In the meantime, running a negative campaign has big risks. By attacking a Democratic opponent by name in a caucus campaign, said John Norris, Kerry's Iowa campaign director in 2004 and now a volunteer adviser to Obama, "you may knock someone's numbers down, but that support doesn't necessarily accrue to you."
The bitter exchanges between the Obama and Clinton campaigns are reminiscent of the 2004 race, Norris said. "The Clinton campaign decided it was worth it to take some negative shots at Obama recognizing they might lose supporters for themselves, but willing to let them go to Edwards because they could withstand an Edwards victory in Iowa but not an Obama victory in Iowa," he said.
Still, some Clinton supporters have switched not to Edwards but to Obama. Take the recent example of former Iowa Gov. Tom Vilsack's next-door neighbor in Mount Pleasant, Susan Klopfer.
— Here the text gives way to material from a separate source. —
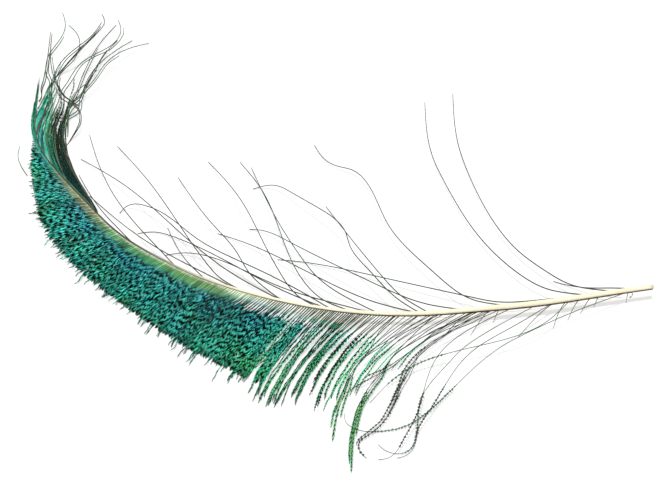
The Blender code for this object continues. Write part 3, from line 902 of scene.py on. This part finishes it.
def tuft_root(shaft, start):
    """The streamline that leads from the shaft to where a tuft strand's CAD solid starts."""
    tip = shaft.points[-1]
    beyond = max(start[1] - tip[1], 0)
    beside = np.argmin(np.abs(shaft.points[:, 1] - start[1]) + (shaft.points[:, 0] > -0.1 / MM) * 1e3)
    run = shaft.distance[beside] + beyond
    outward = np.clip((start[0] - shaft.points[beside, 0]) / look_up(TIP_VANE_WIDTH, run), 0.03, 0.97)
    station = run - outward ** (1 / TIP_VANE_FAN) * (run - TIP_VANE_ROOTS[0] + 2)
    route = tip_route(shaft, station, np.linspace(station, run - 5, 6))
    share = np.linspace(0, 0.9, 6)
    route[:, 2] = route[:, 2] * (1 - ease(share)) + start[2] * ease(share)
    return route


def strand_root(shaft, start, shift):
    """The outer barb's route that comes nearest to where a vane strand's CAD solid starts, as far as there.

    shift moves the route's root along the shaft.
    """
    best = None
    for station in np.arange(90, 200, 2.0):
        plan = outer_route(shaft, station, 1.0, 0.0)
        away = np.linalg.norm(plan - start[:2], axis=1)
        if best is None or away.min() < best[0]:
            best = (away.min(), station, int(away.argmin()))
    _, station, nearest = best
    plan = outer_route(shaft, station + shift, 1.0, 0.0)[: max(nearest - 4, 2)]
    plan = plan + (start[:2] - plan[-1]) * (ease(np.linspace(0, 1, len(plan))) * 0.8)[:, None]
    share = np.linspace(0, 0.9, len(plan))
    height = shaft.at(station + shift)[0][2] * (1 - ease(share)) + start[2] * ease(share)
    return np.column_stack([plan, height])[::4]


def make_strand(shaft, node, centres, about, material):
    """A bundle of barbs that leave the shaft apart and run together along a vane strand's CAD solid."""
    fibres = Fibres()
    rng = np.random.default_rng([SEED, *node.encode()])
    if node in LEAFY_STRANDS:
        style, count, green = STRAND, LEAFY_STRAND_BARBS, 1.0
    else:
        style, count, green = about["style"], 1 + about["others"], about["green"][0]
    for number in range(count):
        shift = 0.0 if number == 0 else rng.uniform(*STRAND_ROOTS) * (-1) ** number
        route = np.concatenate([strand_root(shaft, centres[0], shift), centres[1 if number else 0 :]])
        line = Line(smooth_route(route, max(24, int(lengths_along(route)[-1] / 1.5))))
        own = lengths_along(centres[1:])[-1]
        if number:
            offset = rng.uniform(0.4, 1) * about["spread"] * (-1) ** number
            line = beside(line, offset, rng, rng.uniform(0.75, 0.97))
        bare = max(line.length - own * rng.uniform(*STRAND_FULL), 4)
        grow(fibres, line, rng, style, 0, bare, bare, line.length, green, luck=rng.uniform(0.2, 1))
    fibres.build(f"{node}_fine", material, "vane", [node])


def make_loose_barb(node, centres, about, material):
    """One barb along a CAD solid's line, and for some kinds a finer one beside it."""
    fibres = Fibres()
    rng = np.random.default_rng([SEED, *node.encode()])
    line = Line(smooth_route(centres, max(24, int(lengths_along(centres)[-1] / 1.5))))
    bare, full = line.length * about["bare"], line.length * about["full"]
    green = about["green"][int(rng.uniform(0, 1) < 0.4)]
    grow(fibres, line, rng, about["style"], 0, bare, bare, full, green)
    for _ in range(about["others"]):
        offset = rng.uniform(0.4, 1) * rng.choice([-1, 1]) * about["spread"]
        other = beside(line, offset, rng, rng.uniform(0.55, 0.97))
        full = min(full, other.length)
        grow(fibres, other, rng, about["style"], 0, bare, bare, full, green, luck=rng.uniform(0.2, 1))
    fibres.build(f"{node}_fine", material, "barb", [node])


# ---- Stage ----


def make_floor():
    """A pale glossy floor under the feather."""
    recipe = Recipe("pale_gloss")
    recipe.set(Base_Color=(0.12, 0.12, 0.12, 1), Roughness=0.6)
    recipe.set(Emission_Color=(1, 1, 1, 1), Emission_Strength=0.92)
    recipe.set(Coat_Weight=1.0, Coat_Roughness=0.04, Coat_IOR=3.4)
    half = FLOOR_SIZE / 2
    mesh = bpy.data.meshes.new("floor")
    height = -FLOOR_DROP * MM
    mesh.from_pydata([(-half, -half, height), (half, -half, height), (half, half, height), (-half, half, height)],
                     [], [(0, 1, 2, 3)])
    mesh.materials.append(recipe.material)
    floor = bpy.data.objects.new("floor", mesh)
    bpy.context.scene.collection.objects.link(floor)


def make_light(name, place, size, power):
    """A round soft light that faces the feather."""
    light = bpy.data.lights.new(name, "AREA")
    light.shape = "DISK"
    light.size = size
    light.energy = power
    lamp = bpy.data.objects.new(name, light)
    lamp.location = place
    lamp.rotation_mode = "QUATERNION"
    lamp.rotation_quaternion = (-lamp.location).to_track_quat("-Z", "Y")
    bpy.context.scene.collection.objects.link(lamp)


def make_world():
    """A soft white dome, brightest overhead and dimmer towards the horizon."""
    world = bpy.data.worlds.new("studio")
    world.use_nodes = True
    nodes, links = world.node_tree.nodes, world.node_tree.links
    split = nodes.new("ShaderNodeSeparateXYZ")
    links.new(nodes.new("ShaderNodeTexCoord").outputs["Generated"], split.inputs[0])
    grade = nodes.new("ShaderNodeMapRange")
    grade.interpolation_type = "SMOOTHSTEP"
    for socket, value in zip(grade.inputs[1:5], (DOME_LOW[0], DOME_HIGH[0], DOME_LOW[1], DOME_HIGH[1])):
        socket.default_value = value
    links.new(split.outputs[2], grade.inputs[0])
    links.new(grade.outputs[0], nodes["Background"].inputs["Strength"])
    nodes["Background"].inputs["Color"].default_value = (1, 1, 1, 1)
    return world


def make_stage():
    """The floor, the world, the lights and the camera."""
    scene = bpy.context.scene
    make_floor()
    scene.world = make_world()
    for name, about in LIGHTS.items():
        make_light(name, **about)
    scene.view_settings.view_transform = "Standard"
    camera = bpy.data.cameras.new("camera")
    camera.lens = LENS
    camera.sensor_width = SENSOR
    eye = bpy.data.objects.new("camera", camera)
    distance = LENS / SENSOR * VIEW_WIDTH
    tilt = np.radians(VIEW_ELEVATION)
    x, y, z = VIEW_CENTRE
    eye.location = (x, y - np.cos(tilt) * distance, z + np.sin(tilt) * distance)
    eye.rotation_euler = (np.pi / 2 - tilt, 0, 0)
    scene.collection.objects.link(eye)
    scene.camera = eye


for startup in list(bpy.data.objects):
    bpy.data.objects.remove(startup)
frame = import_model()

rachis = Shaft()
make_shaft(rachis)
vane_material = iridescent()
make_outer_vane(rachis, vane_material)
make_tip_vane(rachis, vane_material)
make_loose_barbs(rachis, dusky())
make_stage()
She was a strong Clinton supporter, a precinct captain, who recently appeared in an Obama YouTube video. She's seen pulling her Clinton sign out of her snowy front yard and putting up one for Obama because, as she says in the video, "the negative stuff... it's not going to work here in Iowa."
Norris agrees.
"A generally positive message right here at the end is the best thing you can do to influence the vulnerable candidates' supporters to divert to [your campaign]," he said.